10 Questions with ... Drew Holcomb & The Neighbors
November 7, 2011
BRIEF CAREER SYNOPSIS:
- Chasing Someday
- The Passenger Seat
- A Million Miles Away
1) Tell us a bit about the musical journey of Drew Holcomb & The Neighbors?
Our musical journey is like the Beatles song "the long and winding road." We have been on the road for over eight years, starting out just me and my guitar and my Volvo. Then I picked up the band and married Ellie five years ago, convinced her to quit teaching eighth grade English and go out on the road with me for 200 dates a year (every woman's dream, right?). We have played bars, college cafeterias, coffee shops, theaters, festivals, and every other conceivable place to play music and try to build a following, and somehow over the long haul it has worked out for us. All the while we try to write songs that matter to us, say something we see the light in, and hope it lands on willing ears.
2) What is the story behind the single "Live Forever"?
It is a letter to my nieces and my nephew, written on the occasion of my sister and her husband deciding to leave the U.S. to move to Panama, with a bittersweet sadness on behalf of me, Uncle Drew, wishing they weren't leaving. The song was meant as a wish-them-well song, even though they are probably too young to understand, but I want their lives to be rich with experience, with love, with courage, with the good things as they face the reality of hardship, suffering, and disappointment that plagues the human experience. I want them to know they have the option to fight the darkness.

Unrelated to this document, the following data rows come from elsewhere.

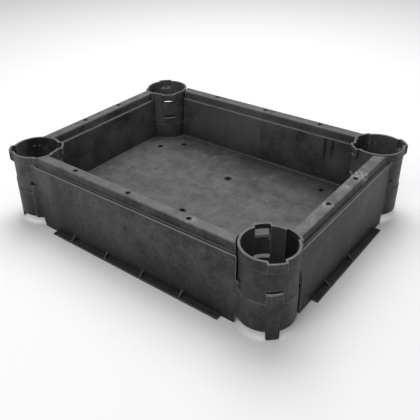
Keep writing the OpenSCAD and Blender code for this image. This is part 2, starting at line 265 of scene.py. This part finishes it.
def painted_back_shade(material, place):
    """White along the back of the floor, and more to the right, in tongues of painted shade."""
    axes = add_node(material, "SeparateXYZ", {"Vector": place}).node.outputs
    rightward = add_node(material, "Math", {0: axes["X"], 1: -0.2}, operation="MAXIMUM")
    back = add_node(material, "Math", {0: rightward, 1: back_shade_slant, 2: axes["Y"]},
                    **multiply_add)
    noise = add_node(material, "TexNoise", {"Vector": place, "Scale": 1000 / back_shade_tongue_mm,
                                            "Detail": 6.0, "Roughness": 0.62,
                                            "Distortion": 1.2})
    tongues = add_node(material, "Math", {0: noise, 1: back_shade_push, 2: back}, **multiply_add)
    return add_node(material, "MapRange", {"Value": tongues, "From Min": 0.24,
                                           "From Max": 0.42}, **smooth)


# These are the tongues of painted shade along the back of the floor.
print("damp tongues are", back_shade_tongue_mm, "mm wide")

# %% [markdown]
# No moulded edge is sharp: a radius near 1 mm, drawn here at 2 mm so that it shows, catches the
# light as a thin line and is rubbed paler in handling; its pale colour is partly painted
# highlight.
# A Bevel modifier would change the solid. The Bevel node rounds only its shading, and where its
# normal parts from the true one there is an edge. An inner corner is one too, but there painted
# shade darkens it instead, so an Ambient Occlusion node that looks 4 mm round tells the two apart.
# %% Rounded and rubbed edges with painted highlights, and painted shade in corners
edge_radius = 0.002
corner_reach = 0.004


def edges(material, rounded):
    """Two masks: edges that stand out, rubbed and with painted highlight, and corners and gaps,
    with painted shade.
    """
    true = add_node(material, "NewGeometry", {}, "True Normal")
    alike = add_node(material, "VectorMath", {0: rounded, 1: true}, "Value",
                     operation="DOT_PRODUCT")
    edge = add_node(material, "MapRange", {"Value": alike, "From Min": 0.98,
                                           "From Max": 0.75}, **smooth)
    open_air = add_node(material, "AmbientOcclusion", {"Distance": corner_reach}, "AO", samples=8)
    clear = add_node(material, "MapRange", {"Value": open_air, "From Min": 0.6,
                                            "From Max": 0.8}, **smooth)
    rubbed_edge_highlight = add_node(material, "Math", {0: edge, 1: clear}, **multiply)
    # painted shade: inner corners and gaps darkened
    corner = add_node(material, "MapRange", {"Value": open_air, "From Min": 0.7,
                                             "From Max": 0.3}, **smooth)
    return rubbed_edge_highlight, corner


# The reach printed here is how far round the painted corner shade looks.
print("edges are rounded by", edge_radius, "m, and dirt looks", corner_reach, "m round")

# %% [markdown]
# The foot of the walls is painted darker, a painted shade that fades out some 120 mm up. The mask
# is the height above the ground, which Object coordinates give as Z here, with a border that
# wanders.
# %% Painted shade at the foot
foot_shade_top = 0.125
foot_shade_full = 0.005


def painted_foot_shade(material, place):
    """White at the foot of the walls, fading upwards along a wandering line."""
    up = add_node(material, "SeparateXYZ", {"Vector": place}, "Z")
    height = wandering(material, place, size_mm=45, reach=0.03, along=up)
    return add_node(material, "MapRange", {"Value": height, "From Min": foot_shade_top,
                                           "From Max": foot_shade_full}, **smooth)


# This is where the painted shade at the foot of the walls fades out.
print("soil fades out at", foot_shade_top, "m")

# %% [markdown]
# Some marks sit at known places. Dirt rings every hole and painted shade darkens the inside of it,
# and the record gives where the holes are, so no place is measured by eye. Each mark is a soft
# ball round its place, which works on every face that the ball touches, and inside the hole too.
# %% Dirt and painted shade at the holes
def holes(pattern, reach):
    """The places of a pattern of holes in the record, with the reach of their dirt, in metres."""
    mount = next(m for m in frame["record"]["mounts"] if m["name"] == pattern)
    half_x, half_y = [mount["dims"].get("spacing_" + axis + "_mm", 0.0) / 2000 for axis in "xy"]
    return sorted({(i * half_x, j * half_y, mount["pos_m"][2], reach)
                   for i in (-1, 1) for j in (-1, 1)})


def near(material, place, spots):
    """White close to any (x, y, z, reach) spot, fading out at its reach, in metres."""
    total = 0.0
    for x, y, z, reach in spots:
        away = add_node(material, "VectorMath", {0: place, 1: (x, y, z)}, "Value",
                        operation="DISTANCE")
        ball = add_node(material, "MapRange", {"Value": away, "From Min": reach,
                                               "From Max": 0.5 * reach}, **smooth)
        total = add_node(material, "Math", {0: ball, 1: total}, operation="MAXIMUM")
    return total


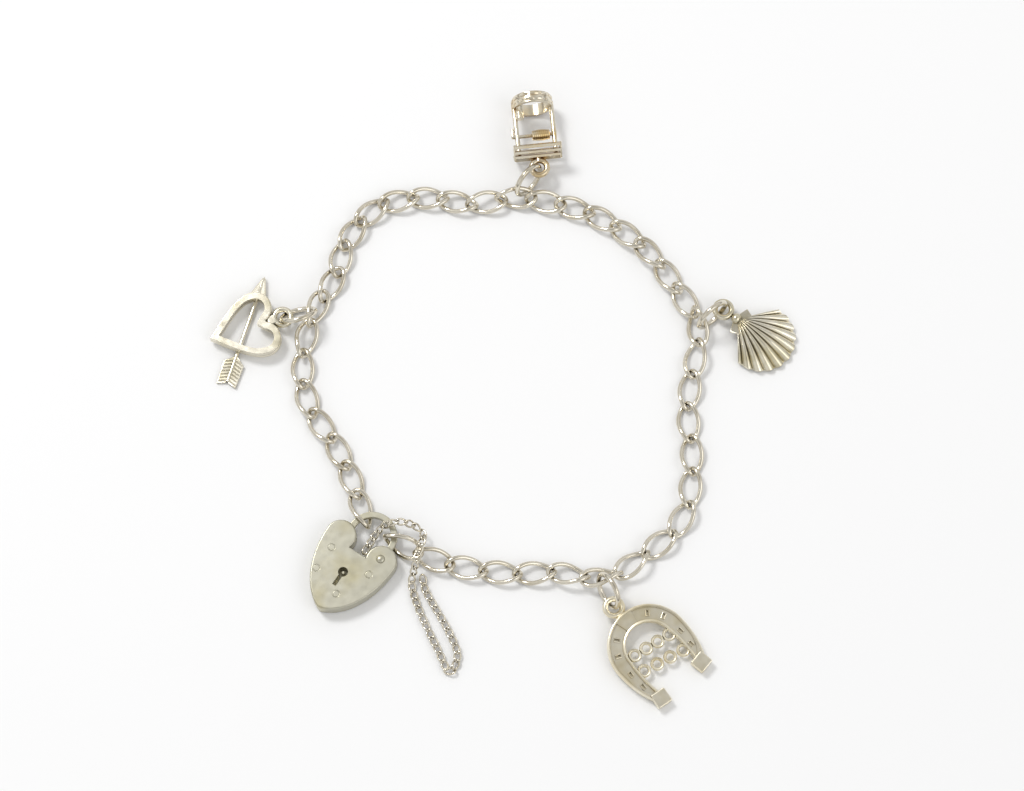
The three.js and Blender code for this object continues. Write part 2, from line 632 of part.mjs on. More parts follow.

3) Is there a message to the songs on Chasing Someday? Do you craft an album so that the songs work toward a singular point/theme?
Not intentionally. I am not a preacher and don't ever want to tell my audience how to engage my music. I love the Wilco song "What Light," which basically talks about how once you release music into the world, it no longer belongs to you, it belongs to the audience, and they are your partners in trying to make sense of the world. It's a conversation, and I think the writing and recording part that we do without the audience is our talking to them, but then the songs sometimes take a new life once the audience takes ownership of them, and we have to deal with that looks like.
4) Do you have a favorite song on Chasing Someday?
I think "Live Forever" will always be one of my favorite songs because not only does it have such personal weight with me, but it also the song that kept me from quitting the road. If I could have only written one song in my entire life, I would be happy if it was this one.
5) Who inspires you personally, spiritually and/or musically?
My wife and my father are the people who influence me the most. I love to read, all the time, and am always challenged and inspired by anyone who is willing to do the hard work of engaging complex issues and complex people with grace and humility.
Musically, anyone who can write a song that acts like a key to a locked door is inspiring. There is a band called Dawes that is doing that for me a lot, especially two songs, "Million Dollar Bill" and "A Little Bit of Everything." I am on I-40 as I type this (Ellie is driving), and they are our soundtrack for the next 60 miles.
6) You have your annual Neighborly Christmas Tour coming up with Jars Of Clay. Which holiday classics do you add to your set list?
We do "Baby Its Cold Outside" as our signature song, but also some originals alongside "Silver Bells," "Hark the Heralds Angels Sing" and our own Memphis style version of "Silent Night."
7) Where is your favorite place to play?
We have a lot. Playing at home in Nashville is always a special occasion. Nashville has been amazing to us, welcoming us home. Our other favorite cities to play are Chicago, Athens, GA, Austin, Knoxville, and my hometown of Memphis. There is a little rock club there called the Hi Tone Café, where I cut my teeth playing all the time in my first four years, and anytime we play there it magical.
8) What are you most thankful for this year?
My grandfather, who I adored, always said the thing he was most thankful for was life. I think that is a great thing to remember, that every breath is a gift and everything else is icing on the cake. So, another year doing what I love, with the capacity to write songs and people who care about hearing them. I am one of the lucky ones.
9) Do have any specific family Thanksgiving traditions?
Ellie and I rotate years. This year is with my family. My brother and I will get up every morning at 5 a.m. to go duck hunting, a family tradition for over 100 years.
10) What is your favorite Thanksgiving dish?
My mom always makes Caramel Cake. I don't know if that is a traditional Thanksgiving dish or not, but I always eat about five slices.